O conteúdo deste memorando era suficientemente revelador de que a PJM tinha realizado uma operação à margem da lei, em acordo com um dos suspeitos do assalto, e que um comunicado oficial que tinha sido divulgado sobre o 'achamento' continha dados falsos. O general era obrigado a informar as autoridades, designadamente o MP e a Polícia Judiciária civil, que tinham a tutela da investigação ao furto.

Nas suas primeiras declarações sobre o caso, quando a entrega do dito memorando foi tornada pública, em outubro de 2018 - já depois da operação Húbris, na qual foram detidos os militares da PJM, da GNR de Loulé e João Paulino -, Martins Pereira afirmou que "nessa ocasião ou em qualquer outra não" lhe "foi possível descortinar qualquer facto que indiciasse qualquer irregularidade ou indicação de encobrimento de eventuais culpados do furto de Tancos".

Na comissão parlamentar de inquérito manteve esta posição: "Tal como já tinha dito, não descortinei ali nenhuma encenação. Para mim tratava-se de uma tática de investigação normal" e partiu do pressuposto de que "estava coordenada", com a PJ."Da leitura do documento não é visível isso. Sou das Operações Especiais, não da investigação criminal. Não consegui descortinar e não sou propriamente um indivíduo pouco inteligente", frisou.
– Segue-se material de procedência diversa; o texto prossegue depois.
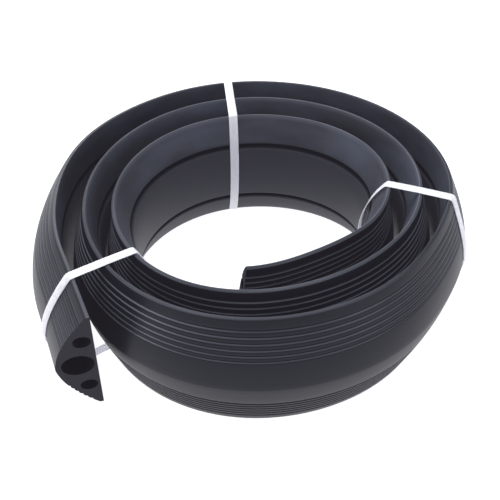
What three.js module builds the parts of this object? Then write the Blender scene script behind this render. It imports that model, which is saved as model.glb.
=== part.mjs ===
// Rubber floor cable raceway: one extruded strip with a flat base, a ribbed dome and three cable
// channels, wound on its edge into a coil of about three turns and tied with three flat bands.
// Millimetres, +Z up. The origin is on the floor, under the middle of the coil's outer box.

import * as THREE from 'three';
import { mergeVertices } from 'three/addons/utils/BufferGeometryUtils.js';

// The strip, as it is extruded
const stripWidth = 135;
const crownHeight = 36;
const noseHeight = 4;
const domePower = 1.75;
const crownFacet = 15;

// Ribs: round-topped ridges between narrow notches, the same on both flanks of the dome
const notchCount = 6;
const firstNotch = 8.7;
const notchPitch = 5.5;
const notchWidth = 1.8;
const notchDepth = 1.4;

// Cable channels, each with a thin floor over the flat base
const mainBore = 29;
const sideBore = 16;
const sideBoreOffset = 34;
const channelFloor = 2;

// Creases that the bend presses into the base under the two side channels
const creaseWidth = 6;
const creaseDepth = 3.2;
const creaseAngle = 180;

// The coil, seen from above: the strip runs clockwise from its outer cut end, base to the inside, and
// its straight tail springs outwards a little. Angles are in degrees, counted from +X for a place in the
// plan, and along the strip from the end of the tail where they are wound.
const startRadius = 194.1;
const turnPitch = 29.5;
const tailAngle = 205.8;
const tailLength = 85;
const tailTurn = 1.5;
const woundAngle = 1024.5;
const outerCutTilt = 9;
const outerCutSkew = 9.6;
const innerCutTilt = 6.5;

// How far the turns are from round: an oval and a drift that grow with each turn, a small three-sided
// wave, two lumps on the outer turn, and half a wave at the inner end
const ovalReach = 1.2;
const ovalGrowth = 2.2;
const ovalAngle = 22;
const trilobeReach = 1.8;
const trilobeAngle = 7.4;
const driftReach = 2.8;
const driftAngle = 122;
const outerLumps = [{ at: 50, spread: 20.5, reach: 4 }, { at: 229.6, spread: 20.7, reach: - 5.2 }];
const endWave = 2;
const endWaveAngle = 54.7;
const endWaveStart = 73.6;

// What the bend does to the section: it is thinned, and its base bows so that the middle of the base
// stands inside its two edges, quickly on the first part of a turn and then a little more on each turn
const thinning = 0.115;
const thinningAngle = 60;
const firstBow = 4.1;
const firstBowAngle = 130;
const bowGrowth = 19.7;

// Fineness of the faceted solids
const turnStep = 15;
const headingStep = 0.5;
const tailSteps = 3;
const mainBoreSides = 8;
const sideBoreSides = 6;

// Tie bands: each goes once around all the turns, in a plane that faces an angle, lies to one side of the
// coil's axis at the height of the lips, and leans a little along the strip
const bandWidth = 9;
const bandThickness = 0.8;
const bandClearance = 0.3;
const bands = {
	band_left: { angle: 212.5, aside: 8, lean: 11 },
	band_back: { angle: 95.3, aside: 14.6, lean: - 1.8 },
	band_right: { angle: 333.5, aside: 58, lean: 2 },
};

const rubber = new THREE.MeshStandardMaterial( { color: 0x24262a, roughness: 0.5, metalness: 0 } );
const bandPlastic = new THREE.MeshStandardMaterial( { color: 0xf2f2f6, roughness: 0.45, metalness: 0 } );

const halfWidth = stripWidth / 2;
const restHeight = bandThickness + bandClearance;
const lipHeight = restHeight + stripWidth;
const radians = THREE.MathUtils.degToRad;
const { clamp, smoothstep } = THREE.MathUtils;

// Height of the dome over the flat base, at a distance across the strip from its middle
function domeHeight( across ) {

	const share = Math.abs( across ) / halfWidth;
	return noseHeight + ( crownHeight - noseHeight ) * ( 1 - share ** domePower );

}

// Points across the dome, from the bottom edge to the top one: three for each notch, three at the crown
function domePoints() {

	const flank = [];
	for ( let i = 0; i < notchCount; i ++ ) {

		const across = firstNotch + i * notchPitch - halfWidth;
		flank.push( [ across - notchWidth / 2, 0 ], [ across, notchDepth ], [ across + notchWidth / 2, 0 ] );

	}

	const crown = [[ - crownFacet, 0 ], [ 0, 0 ], [ crownFacet, 0 ]];
	const mirrored = flank.map( ( [ across, depth ] ) => [ - across, depth ] ).reverse();
	return [ ...flank, ...crown, ...mirrored ]
		.map( ( [ across, depth ] ) => new THREE.Vector2( domeHeight( across ) - depth, across ) );

}

// The strip's section: x is the height over the base, y runs across the strip
function stripSection() {

	const crease = ( middle ) => [ 1, 0, - 1 ]
		.map( ( side ) => new THREE.Vector2( 0, middle + side * creaseWidth / 2 ) );
	const section = new THREE.Shape( [
		new THREE.Vector2( 0, - halfWidth ),
		new THREE.Vector2( noseHeight, - halfWidth ),
		...domePoints(),
		new THREE.Vector2( noseHeight, halfWidth ),
		new THREE.Vector2( 0, halfWidth ),
		...crease( sideBoreOffset ),
		...crease( - sideBoreOffset ),
	] );
	const channel = ( bore, across, sides ) => {

		const hole = [];
		for ( let i = 0; i < sides; i ++ ) {

			const turn = Math.PI + 2 * Math.PI * i / sides;
			hole.push( new THREE.Vector2(
				channelFloor + bore / 2 + bore / 2 * Math.cos( turn ), across + bore / 2 * Math.sin( turn ) ) );

		}

		return new THREE.Path( hole );

	};

	section.holes.push( channel( mainBore, 0, mainBoreSides ) );
	section.holes.push( channel( sideBore, sideBoreOffset, sideBoreSides ) );
	section.holes.push( channel( sideBore, - sideBoreOffset, sideBoreSides ) );
	return section;

}

// Distance of the base's edges from the coil's axis, after an angle wound from the start of the coil
function coilRadius( wound ) {

	const turns = wound / 360;
	const place = tailAngle - wound;
	const oval = ( ovalReach + ovalGrowth * turns ) * Math.cos( 2 * radians( place - ovalAngle ) );
	const trilobe = trilobeReach * Math.cos( 3 * radians( place - trilobeAngle ) );
	const drift = driftReach * turns * Math.cos( radians( place - driftAngle ) );
	const lump = outerLumps.reduce( ( sum, { at, spread, reach } ) => {

		const away = ( wound - at ) / spread;
		return sum + reach * Math.exp( - away * away );

	}, 0 );
	const wavePhase = Math.PI * ( wound - woundAngle + endWaveStart ) / endWaveAngle;
	const wave = wavePhase > 0 ? endWave * Math.sin( wavePhase ) : 0;
	return startRadius - turnPitch * turns + oval + trilobe + drift + lump - wave;

}

// A place on the line of the base's edges, seen from above
function coilPoint( wound ) {

	const angle = radians( tailAngle - wound );
	return new THREE.Vector2( Math.cos( angle ), Math.sin( angle ) ).multiplyScalar( coilRadius( wound ) );

}

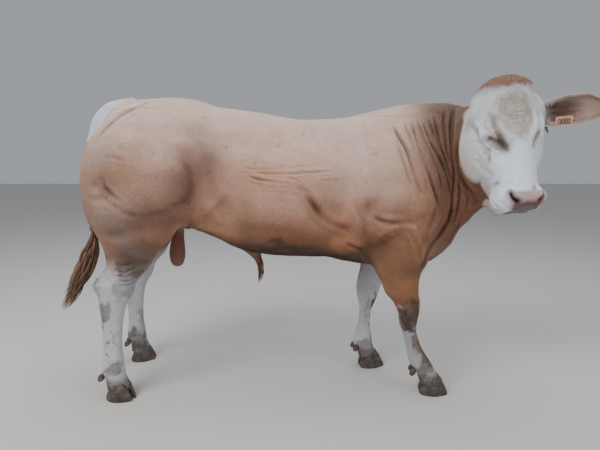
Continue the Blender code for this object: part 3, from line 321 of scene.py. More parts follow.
def head_axes():
    y, t, r = (math.radians(a) for a in (HEAD_YAW, HEAD_TILT, HEAD_ROLL))
    f, up = np.array([math.cos(y), -math.sin(y), 0.0]), np.array([0, 0, 1.0])
    side = np.cross(up, f)
    s, z = side * math.cos(r) + up * math.sin(r), up * math.cos(r) - side * math.sin(r)
    return np.array([math.sin(t) * f - math.cos(t) * z, s, math.cos(t) * f + math.sin(t) * z])


HEAD_AXES = head_axes()


def on_head(l, s, d):
    return POLL + np.array([l, s, d]) @ HEAD_AXES


HEAD = [  # l, half width, dorsal height, ventral height, exponent, taper
    (-0.035, 0.076, 0.000, 0.150, 2.0, -0.05),
    (-0.012, 0.106, 0.014, 0.185, 2.1, -0.05),
    (0.025, 0.127, 0.024, 0.225, 2.2, -0.05),
    (0.080, 0.131, 0.030, 0.262, 2.3, -0.05),
    (0.140, 0.134, 0.030, 0.285, 2.3, -0.08),
    (0.190, 0.135, 0.026, 0.297, 2.2, -0.14),
    (0.240, 0.131, 0.020, 0.300, 2.2, -0.16),
    (0.300, 0.119, 0.014, 0.280, 2.2, -0.20),
    (0.360, 0.105, 0.010, 0.240, 2.2, -0.16),
    (0.415, 0.092, 0.008, 0.200, 2.2, -0.12),
    (0.460, 0.094, 0.006, 0.192, 2.3, 0.0),
    (0.497, 0.092, -0.004, 0.182, 2.4, 0.0),
    (0.521, 0.076, -0.022, 0.160, 2.3, 0.0),
]
EYE_AT, EYE_R = (0.203, 0.118, -0.036), 0.0235
EAR_ROOT = (0.088, 0.127, -0.085)


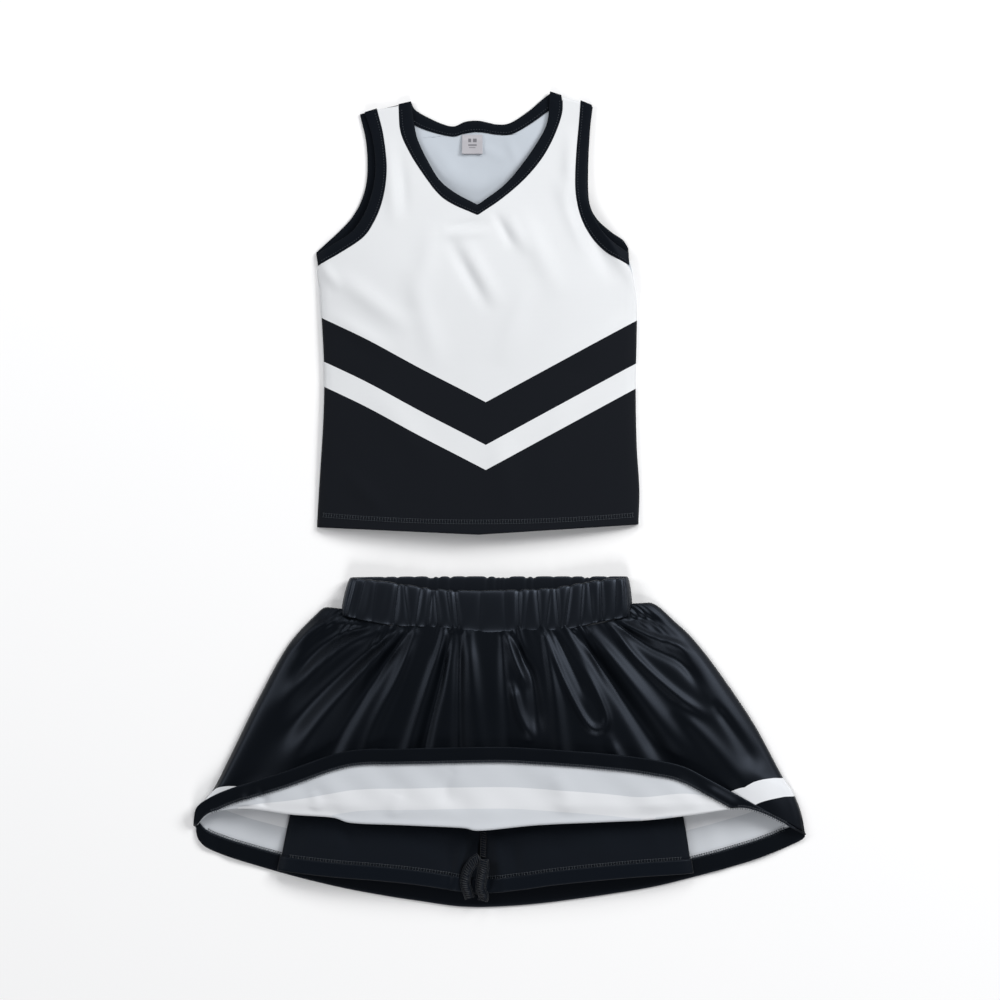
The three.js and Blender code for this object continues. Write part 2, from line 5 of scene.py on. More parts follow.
import bmesh
import bpy
import numpy as np
from mathutils import Matrix, Vector


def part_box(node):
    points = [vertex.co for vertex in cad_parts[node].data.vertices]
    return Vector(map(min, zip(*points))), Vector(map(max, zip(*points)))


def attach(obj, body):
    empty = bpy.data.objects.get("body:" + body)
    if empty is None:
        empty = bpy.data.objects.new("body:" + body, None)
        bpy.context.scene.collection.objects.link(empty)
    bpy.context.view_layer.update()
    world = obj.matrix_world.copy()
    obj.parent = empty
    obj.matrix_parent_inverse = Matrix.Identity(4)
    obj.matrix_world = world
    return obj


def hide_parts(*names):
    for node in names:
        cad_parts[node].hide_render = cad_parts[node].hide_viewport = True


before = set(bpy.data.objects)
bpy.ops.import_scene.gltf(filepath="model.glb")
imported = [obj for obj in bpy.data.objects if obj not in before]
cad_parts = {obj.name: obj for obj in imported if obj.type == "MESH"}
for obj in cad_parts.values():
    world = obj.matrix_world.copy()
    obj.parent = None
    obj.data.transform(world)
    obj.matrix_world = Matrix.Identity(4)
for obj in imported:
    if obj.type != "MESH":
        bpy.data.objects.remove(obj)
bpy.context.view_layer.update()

bl_info = {
    "name": "Cheer Uniform",
    "version": (1, 0, 0),
    "blender": (4, 5, 0),
    "location": "View3D > Sidebar > Uniform",
    "description": "Builds a shell top and a skirt with shorts out of cloth, bindings, elastic and thread",
    "category": "Object",
}

MM = 0.001
# The wearer's right lies towards -X.
SIDES = ((-1, "right"), (1, "left"))

# Where the two garments lie: the top's outlines are from its centre line and hem, the skirt's from the
# middle of its own box.
TOP_LOW, TOP_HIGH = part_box("top_back_panel")
TOP_X = (TOP_LOW.x + TOP_HIGH.x) / 2
TOP_Y = TOP_LOW.y + 7.5 * MM
SKIRT_LOW, SKIRT_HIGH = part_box("skirt_back_panel")
SKIRT_X = (SKIRT_LOW.x + SKIRT_HIGH.x) / 2
BAND_LOW, BAND_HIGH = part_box("waistband_casing")
LABEL_LOW, LABEL_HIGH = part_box("size_label")


# ---- Sizes and colours that a user would change ----

def length(name, description, value, high=1.0):
    return bpy.props.FloatProperty(
        name=name, description=description, default=value, min=0.0, max=high, unit="LENGTH", subtype="DISTANCE")


def colour(name, description, hexadecimal):
    return bpy.props.FloatVectorProperty(
        name=name, description=description, default=linear(hexadecimal), size=4, min=0.0, max=1.0,
        subtype="COLOR")


def linear(hexadecimal):
    """An sRGB hex colour as linear red, green, blue and alpha."""
    values = [int(hexadecimal[i:i + 2], 16) / 255 for i in (0, 2, 4)]
    return [v / 12.92 if v <= 0.04045 else ((v + 0.055) / 1.055) ** 2.4 for v in values] + [1.0]


class TopSettings(bpy.types.PropertyGroup):
    cloth: length("Cloth", "Thickness of the knit", 0.8 * MM, 0.01)
    binding: length("Binding", "Width of the folded binding", 12 * MM, 0.05)
    hem: length("Hem", "Height of the hem stitching over the edge", 13 * MM, 0.05)
    white: colour("White", "Unprinted knit", "dfe1e3")
    navy: colour("Navy", "Printed and dyed navy", "0b0f16")
    binding_navy: colour("Binding navy", "Dyed binding knit", "0a0e14")
    # Partly painted shade: the reverse is drawn darker and bluer than the white face, for the shade inside the
    # garment where the back shows through the neck.
    inside: colour("Inside", "Reverse of the printed knit", "bec5cd")
    thread: colour("Thread", "Sewing thread", "20272f")
    label: colour("Label", "Woven size label", "b2b0b5")


class SkirtSettings(bpy.types.PropertyGroup):
    cloth: length("Cloth", "Thickness of the satin knit", 0.7 * MM, 0.01)
    hem: length("Hem allowance", "Width of the turned-in hem", 16 * MM, 0.05)
    stripe_low: length("Stripe start", "Height of the white stripe over the hem", 42 * MM, 0.2)
    stripe_high: length("Stripe end", "Top of the white stripe over the hem", 66 * MM, 0.2)
    satin: colour("Satin", "Navy satin face", "020407")
    white: colour("White", "White stripe", "dfe1e4")
    reverse: colour("Reverse", "White reverse behind the navy print", "c8ccd1")
    reverse_stripe: colour("Reverse stripe", "White reverse behind the stripe", "dddfe2")
    reverse_high: colour("Upper reverse", "White reverse above the stripe", "d1d5da")
    shorts: colour("Shorts", "Shorts knit", "0a0f16")


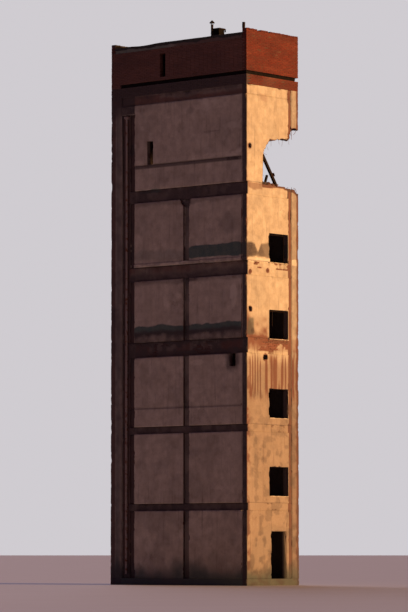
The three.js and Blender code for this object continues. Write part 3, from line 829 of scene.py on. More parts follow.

O MP considerou na acusação que Martins Pereira, quando recebeu este memorando, "tirou fotografias aos documentos e enviou, por WhatsApp, as fotografias para o número de telemóvel do arguido Azeredo Lopes" . Mas Martins Pereira nunca confessou cabalmente esta ação. Nem quando foi inquirido pelo MP e pela PJ, nem na comissão parlamentar de inquérito, alegando não se lembrar se enviou ou não os documentos Azeredo Lopes. "Não me lembro, sinceramente. Mas o sr. ministro diz que nunca o viu. Confio ele. Provavelmente não o enviei." Uma versão que bateu certo com a do ex-ministro, que garantiu que só leu o dito memorando e a fita do tempo depois de terem vindo a público em outubro de 2018 - tendo pedido a sua demissão na sequência dessa situação.